Para o frei Wellington Reis, doutor em direito canônico, a declaração esclarece o papel das bênçãos pastorais e dá permissão oficial para acolhimento de casais homoafetivos ou de casais formados por quem já recebeu o sacramento do matrimônio anteriormente e se divorciou no âmbito civil.

O frei chama atenção para o fato de que o documento não dá a possibilidade desses casais terem o matrimônio sacramentado na Igreja Católica Apostólica Romana. A bênção que podem receber não se assemelha ao rito do casamento, tendo a declaração reiterado que os padres evitem vestimentas ou espaços que dêem a entender o contrário.

Apesar disso, ele afirma que a declaração gerou polêmica entre os membros mais conservadores da Igreja que “tentam insistir na exclusão” dos grupos e interpretam errado a permissão da bênção. “Esse mal-estar ou é uma falta de conhecimento ou realmente é mau-caratismo. O documento é muito transparente”, diz.

“Embora a repercussão tenha sido estrondosa, o que o documento deseja é acolher, com amor misericordioso, todos os irmãos e irmãs que creem em Jesus Cristo por meio de uma bênção simples e direta, como o ministro sagrado dá a todas as pessoas que dele se aproximam e a pedem”, diz o arcebispo da Arquidiocese de Fortaleza, dom Gregório Paixão.

O recém-empossado arcebispo relembra que, nos dez anos de pontificado, o papa Francisco tem dado atenção especial a pessoas postas à margem. Padre Lino também menciona a coragem do pontífice em assinar tal declaração.

“Ele sabe muito bem das reações que poderiam acontecer. Para mim, é uma grande conquista e uma esperança de passos maiores. Embora escandalize muita gente que se acha pura, defensora das normas ‘de sempre’, como eles dizem, mas que na realidade são atitudes que afastam as pessoas. A Igreja é para todos, como diz o padre Francisco”, afirma Allegri.

LGBTs católicos comemoram benção

“Essa notícia é um passo que a Igreja dá para acolher as pessoas que sempre sentiram vontade de se aproximar da Igreja. Muitas vezes, as pessoas não querem ou não notam essa comunidade, mas ela existe e quer seu espaço.” É assim que o cantor católico Bruno Camurati analisa a declaração do Vaticano.

O artista, assumidamente LGBT, já sofreu represália e teve show cancelado no festival cristão Halleluya, em Fortaleza, após compartilhar publicamente sua sexualidade.“A gente quer Deus na nossa casa, que Deus olhe para a gente, que cuide da nossa união e do nosso amor”, afirma. Para Bruno, pedir bênçãos é tradição popular. “As pessoas sempre solicitaram a bênção de uniões, de aniversários, de lojas, de barcos, até de jatinhos. Por que não abençoar um casal?”, questiona.

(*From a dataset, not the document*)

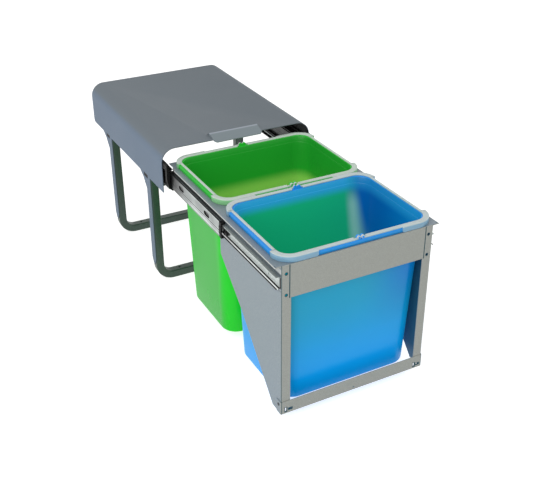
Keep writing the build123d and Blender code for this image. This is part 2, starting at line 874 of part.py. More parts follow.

Leonardo Silva, membro do núcleo do grupo Porta de Misericórdia, formado por LGBTs católicos de Fortaleza, entende que para pessoas da comunidade que não compartilham a religião, a bênção pode não parecer importante.“Para a gente é importante. O documento comprova que nós, pessoas LGBTs, por mais que não possamos ter uma bênção litúrgica, podemos ter uma bênção pastoral. Para uns pode não ser, tem outros que dizem que não precisam da bênção da Igreja, mas para nós é um grande passo”, declara.